When I first thought about adopting a child and God put that desire into my heart, because honestly God has to open your heart to this kind of task, I initially wanted absolutely no contact with the birth parents. My husband and I prayed about this and felt led to start the process of adopting from the Philippines. Part of my heart motivation of adopting from overseas was the bonus of no contact with the birth family.
God however had other things in store for us. Our initial plan is not how it happened for our family. My youngest daughter was having some difficulty in life and behavior. It was during this time we discovered she had autism. It put a halt on our plans. We knew as a family we needed to learn how to better function. We just stopped talking about adoption. We entrusted that dream to God. If He wanted it it would happen in His time. It is His plan in building families so we would wait for Him.
Over that dying to our plans and dreams of adoption period we learned a lot of better coping skills useful for our family. Things were better but I was not sure if we were ready to bring another in to change that family dynamic. And at this time I was having a flare with my mystery illness. I was fine with how things were as is.
My girls started asking again about adoption and a baby brother. I kept saying pray. God will show us. Then my health took a remission again. It was now again a possibility. I kept asking God how to proceed for I was ready if it was time. Yet it is hard to pick up a dream again that you purposely let die.
Shortly after my health remission my friend called saying there were some boys that were going into the state system if they could not find some families to take guardianship of them. I said I would pray. This was not adoption but guardianship until the family could get things straightened out. It was different but was it God's path for us? My husband immediately said he would not leave a child out who needed help. He was on board. I was a little hesitant.

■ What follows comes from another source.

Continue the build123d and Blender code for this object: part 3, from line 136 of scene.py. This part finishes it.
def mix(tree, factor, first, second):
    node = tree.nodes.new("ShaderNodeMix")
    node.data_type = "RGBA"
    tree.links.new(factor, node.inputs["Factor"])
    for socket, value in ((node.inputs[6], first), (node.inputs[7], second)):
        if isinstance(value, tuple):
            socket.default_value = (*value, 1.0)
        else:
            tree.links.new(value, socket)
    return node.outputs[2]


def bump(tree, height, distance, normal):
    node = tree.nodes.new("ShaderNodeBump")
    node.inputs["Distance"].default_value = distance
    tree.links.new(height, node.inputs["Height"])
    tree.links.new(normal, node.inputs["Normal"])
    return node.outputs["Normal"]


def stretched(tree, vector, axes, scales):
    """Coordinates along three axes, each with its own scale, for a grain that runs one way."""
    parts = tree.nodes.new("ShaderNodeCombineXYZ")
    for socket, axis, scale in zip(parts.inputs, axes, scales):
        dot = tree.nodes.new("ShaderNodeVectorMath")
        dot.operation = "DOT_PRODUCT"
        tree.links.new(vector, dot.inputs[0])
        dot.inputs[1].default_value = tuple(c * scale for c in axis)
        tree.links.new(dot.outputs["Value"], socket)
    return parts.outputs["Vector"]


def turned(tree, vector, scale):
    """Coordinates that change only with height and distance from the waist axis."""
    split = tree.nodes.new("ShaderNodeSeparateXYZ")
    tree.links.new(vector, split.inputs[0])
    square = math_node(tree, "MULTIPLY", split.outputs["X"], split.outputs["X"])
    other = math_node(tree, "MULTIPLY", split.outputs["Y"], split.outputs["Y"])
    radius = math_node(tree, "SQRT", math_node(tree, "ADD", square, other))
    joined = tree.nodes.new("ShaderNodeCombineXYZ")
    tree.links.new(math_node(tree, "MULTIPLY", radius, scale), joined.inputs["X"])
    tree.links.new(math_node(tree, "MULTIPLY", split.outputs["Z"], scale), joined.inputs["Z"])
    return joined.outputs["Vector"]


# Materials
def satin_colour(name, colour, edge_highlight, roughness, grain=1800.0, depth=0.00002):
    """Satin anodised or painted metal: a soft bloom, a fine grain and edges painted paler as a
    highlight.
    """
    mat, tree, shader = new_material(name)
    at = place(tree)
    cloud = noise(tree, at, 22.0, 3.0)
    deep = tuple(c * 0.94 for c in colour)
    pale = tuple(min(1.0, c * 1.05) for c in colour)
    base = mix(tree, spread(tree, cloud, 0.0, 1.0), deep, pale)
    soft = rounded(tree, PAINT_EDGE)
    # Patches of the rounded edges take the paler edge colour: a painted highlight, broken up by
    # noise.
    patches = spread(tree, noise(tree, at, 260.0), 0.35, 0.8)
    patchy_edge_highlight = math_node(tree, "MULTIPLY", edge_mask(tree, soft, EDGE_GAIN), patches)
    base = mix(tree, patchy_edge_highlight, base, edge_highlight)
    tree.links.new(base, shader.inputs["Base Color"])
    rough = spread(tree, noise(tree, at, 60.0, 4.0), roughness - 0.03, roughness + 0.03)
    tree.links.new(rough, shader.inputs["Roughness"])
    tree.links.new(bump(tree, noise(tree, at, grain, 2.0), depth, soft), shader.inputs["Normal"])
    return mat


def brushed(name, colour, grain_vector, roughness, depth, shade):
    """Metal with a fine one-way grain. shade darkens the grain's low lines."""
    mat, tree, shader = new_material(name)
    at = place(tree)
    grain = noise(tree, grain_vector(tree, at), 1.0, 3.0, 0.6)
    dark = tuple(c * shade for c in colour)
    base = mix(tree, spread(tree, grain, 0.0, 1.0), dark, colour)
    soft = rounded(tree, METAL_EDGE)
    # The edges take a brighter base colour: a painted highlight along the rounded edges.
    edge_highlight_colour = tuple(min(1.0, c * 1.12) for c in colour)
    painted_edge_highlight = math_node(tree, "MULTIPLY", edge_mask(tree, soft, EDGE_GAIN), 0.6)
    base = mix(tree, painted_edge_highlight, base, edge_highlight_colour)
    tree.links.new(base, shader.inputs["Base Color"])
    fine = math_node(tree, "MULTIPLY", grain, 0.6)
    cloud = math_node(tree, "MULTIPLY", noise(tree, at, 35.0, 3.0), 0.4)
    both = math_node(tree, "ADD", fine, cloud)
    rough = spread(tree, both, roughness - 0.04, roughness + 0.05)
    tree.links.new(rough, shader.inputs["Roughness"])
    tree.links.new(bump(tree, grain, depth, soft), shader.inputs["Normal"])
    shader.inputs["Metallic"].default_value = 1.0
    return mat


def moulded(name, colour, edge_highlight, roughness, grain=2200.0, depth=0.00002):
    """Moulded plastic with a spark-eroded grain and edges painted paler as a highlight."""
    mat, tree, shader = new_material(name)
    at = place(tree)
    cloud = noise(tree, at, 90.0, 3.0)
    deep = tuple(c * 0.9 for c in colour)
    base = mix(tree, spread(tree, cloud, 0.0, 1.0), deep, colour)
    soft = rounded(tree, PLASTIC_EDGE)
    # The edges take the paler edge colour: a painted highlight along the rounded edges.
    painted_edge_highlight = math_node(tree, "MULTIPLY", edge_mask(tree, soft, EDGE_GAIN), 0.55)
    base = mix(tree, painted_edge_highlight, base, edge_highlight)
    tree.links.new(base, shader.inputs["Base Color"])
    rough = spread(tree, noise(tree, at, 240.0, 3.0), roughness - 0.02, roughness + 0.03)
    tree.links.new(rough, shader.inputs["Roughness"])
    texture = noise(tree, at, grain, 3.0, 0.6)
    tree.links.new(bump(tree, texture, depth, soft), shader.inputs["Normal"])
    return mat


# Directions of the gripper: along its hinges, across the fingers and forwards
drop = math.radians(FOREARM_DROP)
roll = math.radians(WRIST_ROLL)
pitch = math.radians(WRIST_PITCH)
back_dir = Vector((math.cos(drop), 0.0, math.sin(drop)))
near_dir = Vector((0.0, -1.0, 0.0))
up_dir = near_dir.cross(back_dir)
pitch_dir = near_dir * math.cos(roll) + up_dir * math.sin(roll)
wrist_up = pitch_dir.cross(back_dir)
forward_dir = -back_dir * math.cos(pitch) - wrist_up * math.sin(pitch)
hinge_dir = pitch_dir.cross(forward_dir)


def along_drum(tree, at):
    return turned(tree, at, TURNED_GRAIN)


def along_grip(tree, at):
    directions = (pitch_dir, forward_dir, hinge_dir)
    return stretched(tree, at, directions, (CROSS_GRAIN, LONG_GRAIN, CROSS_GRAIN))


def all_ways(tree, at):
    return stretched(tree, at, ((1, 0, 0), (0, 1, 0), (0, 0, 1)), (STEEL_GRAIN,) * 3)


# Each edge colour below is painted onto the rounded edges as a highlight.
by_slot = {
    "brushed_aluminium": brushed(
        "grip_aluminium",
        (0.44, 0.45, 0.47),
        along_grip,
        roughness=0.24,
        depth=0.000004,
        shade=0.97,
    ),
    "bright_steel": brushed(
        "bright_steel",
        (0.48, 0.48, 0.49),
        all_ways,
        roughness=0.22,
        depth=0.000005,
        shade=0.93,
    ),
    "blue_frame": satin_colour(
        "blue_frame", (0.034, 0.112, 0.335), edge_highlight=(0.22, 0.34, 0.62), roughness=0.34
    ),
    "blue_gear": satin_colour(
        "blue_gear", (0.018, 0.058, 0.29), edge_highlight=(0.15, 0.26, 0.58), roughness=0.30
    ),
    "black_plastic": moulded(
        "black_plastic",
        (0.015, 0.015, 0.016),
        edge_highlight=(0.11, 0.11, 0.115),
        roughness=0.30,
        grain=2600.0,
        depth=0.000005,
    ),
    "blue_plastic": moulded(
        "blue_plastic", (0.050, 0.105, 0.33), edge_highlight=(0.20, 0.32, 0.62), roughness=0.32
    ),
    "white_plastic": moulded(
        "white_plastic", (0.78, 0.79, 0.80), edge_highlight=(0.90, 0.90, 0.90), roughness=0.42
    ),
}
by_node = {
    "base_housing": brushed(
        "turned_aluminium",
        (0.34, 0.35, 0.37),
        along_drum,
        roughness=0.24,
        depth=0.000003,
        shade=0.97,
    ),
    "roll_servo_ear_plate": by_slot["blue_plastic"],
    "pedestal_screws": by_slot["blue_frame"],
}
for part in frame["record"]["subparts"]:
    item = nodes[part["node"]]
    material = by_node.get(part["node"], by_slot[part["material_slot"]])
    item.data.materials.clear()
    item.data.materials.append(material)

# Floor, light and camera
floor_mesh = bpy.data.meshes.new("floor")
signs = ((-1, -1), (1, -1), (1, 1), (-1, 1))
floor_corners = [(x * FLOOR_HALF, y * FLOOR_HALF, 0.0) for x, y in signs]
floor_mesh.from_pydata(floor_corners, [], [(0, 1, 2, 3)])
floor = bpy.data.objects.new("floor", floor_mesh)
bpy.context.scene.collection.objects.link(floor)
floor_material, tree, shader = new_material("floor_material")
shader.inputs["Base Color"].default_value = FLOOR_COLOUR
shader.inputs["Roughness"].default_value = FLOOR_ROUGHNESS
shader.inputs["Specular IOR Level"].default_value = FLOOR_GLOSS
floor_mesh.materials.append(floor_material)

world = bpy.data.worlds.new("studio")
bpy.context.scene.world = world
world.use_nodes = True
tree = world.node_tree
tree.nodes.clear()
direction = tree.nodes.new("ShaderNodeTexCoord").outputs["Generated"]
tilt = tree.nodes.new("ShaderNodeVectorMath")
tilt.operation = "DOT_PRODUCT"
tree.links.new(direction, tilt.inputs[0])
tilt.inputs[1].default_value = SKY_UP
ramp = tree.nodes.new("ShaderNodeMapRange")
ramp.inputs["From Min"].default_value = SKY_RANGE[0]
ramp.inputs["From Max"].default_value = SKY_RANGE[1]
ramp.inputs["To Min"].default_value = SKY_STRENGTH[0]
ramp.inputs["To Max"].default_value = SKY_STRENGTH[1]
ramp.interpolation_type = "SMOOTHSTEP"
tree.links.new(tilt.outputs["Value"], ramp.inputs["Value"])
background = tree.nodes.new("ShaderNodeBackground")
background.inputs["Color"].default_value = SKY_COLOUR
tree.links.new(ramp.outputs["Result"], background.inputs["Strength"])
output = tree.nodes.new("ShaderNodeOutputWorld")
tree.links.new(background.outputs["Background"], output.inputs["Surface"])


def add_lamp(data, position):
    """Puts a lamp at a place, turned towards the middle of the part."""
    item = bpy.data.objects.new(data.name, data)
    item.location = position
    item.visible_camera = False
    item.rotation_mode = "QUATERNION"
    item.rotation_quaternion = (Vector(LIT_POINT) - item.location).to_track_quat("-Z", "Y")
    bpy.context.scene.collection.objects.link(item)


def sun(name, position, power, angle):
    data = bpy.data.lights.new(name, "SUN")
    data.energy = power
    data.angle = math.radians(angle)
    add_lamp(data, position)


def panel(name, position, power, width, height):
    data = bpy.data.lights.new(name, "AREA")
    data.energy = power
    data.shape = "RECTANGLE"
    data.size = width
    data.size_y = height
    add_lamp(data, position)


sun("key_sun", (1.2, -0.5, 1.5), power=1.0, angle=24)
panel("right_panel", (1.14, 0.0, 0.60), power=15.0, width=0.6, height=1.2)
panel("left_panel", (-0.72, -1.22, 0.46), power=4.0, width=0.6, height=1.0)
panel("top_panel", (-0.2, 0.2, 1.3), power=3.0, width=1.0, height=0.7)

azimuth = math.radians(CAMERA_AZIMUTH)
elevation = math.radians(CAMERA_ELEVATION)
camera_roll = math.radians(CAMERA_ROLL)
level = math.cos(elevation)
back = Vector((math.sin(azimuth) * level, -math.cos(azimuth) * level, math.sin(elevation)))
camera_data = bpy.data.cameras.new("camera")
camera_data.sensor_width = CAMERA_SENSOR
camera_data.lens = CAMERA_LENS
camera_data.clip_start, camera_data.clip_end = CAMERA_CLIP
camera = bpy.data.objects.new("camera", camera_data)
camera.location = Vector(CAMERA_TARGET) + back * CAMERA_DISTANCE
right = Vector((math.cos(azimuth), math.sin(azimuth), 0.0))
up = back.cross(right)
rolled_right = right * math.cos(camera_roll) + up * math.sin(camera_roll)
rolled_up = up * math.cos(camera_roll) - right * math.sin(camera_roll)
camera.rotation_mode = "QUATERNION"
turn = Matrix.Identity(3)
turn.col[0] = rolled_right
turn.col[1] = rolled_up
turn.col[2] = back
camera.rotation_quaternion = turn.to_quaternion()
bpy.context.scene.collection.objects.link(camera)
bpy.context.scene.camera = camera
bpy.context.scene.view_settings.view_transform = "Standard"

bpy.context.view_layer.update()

You see I was working with the state system and families in these kind of crisis es earlier as a social worker. I have seen what happens. I did not know if my heart could stand doing something like this. It would be hard work. Harder than I have ever done. But as a family we agreed to it. We hoped we could help this family get on their feet. Help them get things on track and get their children back. It also would give us a taste of how it would be to adopt. Could we really consider it after this task was complete?
Now when you do something like this you get to know people really well. You see very clearly the ups and downs, habits, and everything in their life. Much more really than you like to know. But you love anyway in a long suffering way. You learn to exist together as a unit for the welfare of the kids. You make it work. It is a new interesting family unit.
The shift in thought came at about 8 or 9 months into this process. We saw no change. No hope of returning the kids. We started to pray for permanency because all kids need this. They cannot remain in limbo and with a few displacements prior these kids deserved better. That is when the a word came up. It was a hard word. You see adoption is very permanent. It is very difficult. It takes great love.
Adoption for any birth mother is hard. It is seeing yourself rightly and realizing you cannot take care of these kids the way they deserve to be taken care of for various reasons. It is loving them enough to let them go. It is choosing not to abort them but bring them to life outside the womb. It is very difficult. I cannot even pretend I understand the pain. It is brave. It is selfless. It is death.
Not sure how adoption law works in all states but legally in Tennessee after birth parents sign termination of parental rights the adoptive parents do not have to have any contact with the birth family. Even in open adoption we are not obligated to see the birth family again. The term really only keeps the records open which are very vague. They do not explain anything like the whys of it.
Open adoption is a choice to love the birth family and keep them involved in ways you see fit that would benefit them but mostly the child involved. Our little guys birth family love him dearly yet they saw they could not give him stability anytime in the near future. They saw it was only fair for him and his future to move past this stage on to permanency. This was his best chance in life and they want to give him that.
In our case of open adoption it is probably the most open I have seen. We are choosing to stay involved with the birth parents and grandparents and siblings. We feel like we have been adopted by a larger family unit. We have gotten to know them really well over the past 15 months. We actually like each other. It is an amazing work of God. It took time to get to this place. And only time will show how it proceeds. All I know is that in adoption the child becomes yours as if you birthed them yourself. In turn it places the birth parents in an aunt or uncle role. It can be confusing but if you can all live together selflessly for the sake of the children then it can be a good experience. One that needs to be worked through each step of the way keeping the best interest of the children at heart.
The only way one can do this is rightly placing their identity in Christ and nothing else. Otherwise feelings of threat and jealousy will surface. We must depend on HIM every step of the way. All of us. We must remember this together. We must speak the gospel to ourselves moment by moment. We must see ourselves rightly as sinners in need of a Savior who loves us enough to come down to us to save us as we trust in Him.
We have always wanted a big family and in a way this has extended it. We will root for the birth parents to succeed. We will root for the success of the siblings. We will pray faithfully for them. We will love them well. We will be what we need to be in it. Not perfect but perfectly flawed children of God. We lean and depend on Him each step of the way.